In other words, all eyes are on inflation. In this context, a few reports scheduled for the upcoming week stand out. First, there's the aforementioned report on eurozone CPI (on August 31st), followed by the report on the core PCE index (also on August 31st), and lastly, the Non-Farm Payrolls (on September 1st).

According to preliminary forecasts, the euro area Consumer Price Index for August will fall to 5.1% (the lowest value since February 2022). The core index, excluding volatile energy and food prices, is also expected to show a downtrend, dropping to 5.3%. For context, over the past two months, the core CPI stood at 5.5%, defying forecasts of a decline. If inflation indicators are at least at the level of forecasts (let alone in the "red"), the euro will come under pressure, and traders may revise the current 40% chance of an ECB rate hike in September downward from their previous estimate.

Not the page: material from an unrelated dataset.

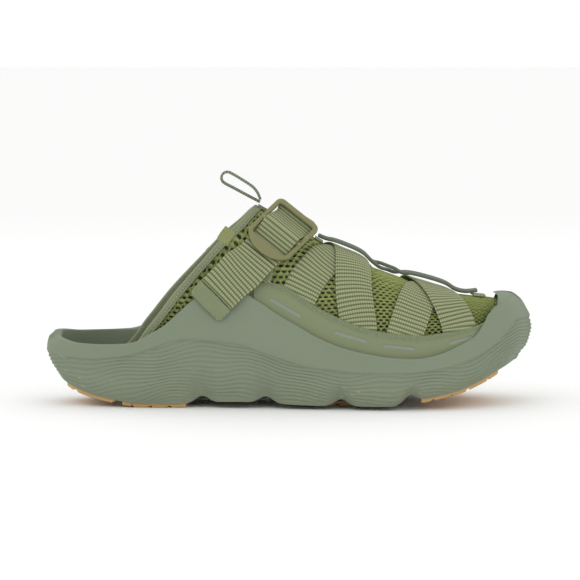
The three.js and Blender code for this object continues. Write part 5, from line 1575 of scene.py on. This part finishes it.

On the same day, August 31st, the US will release the core PCE index. As is well known, this is a crucial inflation indicator closely monitored by Fed officials. In May and June, the core Personal Consumption Expenditure index displayed a downtrend, ending up at 4.1% YoY (the lowest annual increase since September 2021). However, according to the majority of experts, it will increase in July, rising to 4.2%. Or even higher: speaking at the economic symposium in Jackson Hole, Powell forecasted a sharper growth of the core PCE – to 4.3%. He also mentioned the rise of the CPI and the Producer Price Index. If the actual result surpasses even Powell's forecast (i.e., if the index exceeds 4.3%), we may witness another dollar rally. In such a scenario, the greenback would gain a vital fundamental edge, considering Powell's hawkish stance at Jackson Hole.

Finally, on Friday, September 1st, key labor market data will be released in the US. The unemployment rate in August is expected to remain at the July level, which is 3.5%. However, the increase in non-farm employment may disappoint dollar bulls, with a forecast of 169,000 (the lowest value since April 2022). Nonetheless, traders will focus on the inflation gauge. The average hourly wage in August is expected to increase by 4.4%. This indicator has been at this level for four consecutive months, making August the fifth.

Naturally, the upcoming week is not limited to the three aforementioned reports. Some secondary reports will precede the main ones. For instance, on Wednesday, August 30th, Germany will release its inflation report. German inflation often correlates with pan-European inflation.

On the same day (i.e., Wednesday), a labor market report from ADP will also be released. This report serves as a kind of "precursor" to the Non-Farm Payrolls.

Certain volatility in the EUR/USD pair will also be triggered by other reports. For example, on Tuesday, August 29th, the US will release the consumer confidence indicator. On Wednesday, August 30th, in addition to the aforementioned data, we can look forward to another report on US GDP (second estimate). On Thursday, August 30th, we'll learn the value of Chinese PMIs for both the manufacturing and non-manufacturing sectors. Moreover, on Thursday, the minutes of the last ECB meeting will be published. On Friday, September 1st, in addition to the Non-Farms, the ISM manufacturing index will be released, which could also affect the greenback, especially if it significantly deviates from the forecasted value.

In other words, we're in for a rather "hot", eventful week. By the end of it, the EUR/USD pair will either continue its downward track (dropping to the area of the 6th figure) or undergo a correction, heading towards the boundaries of the 9th figure.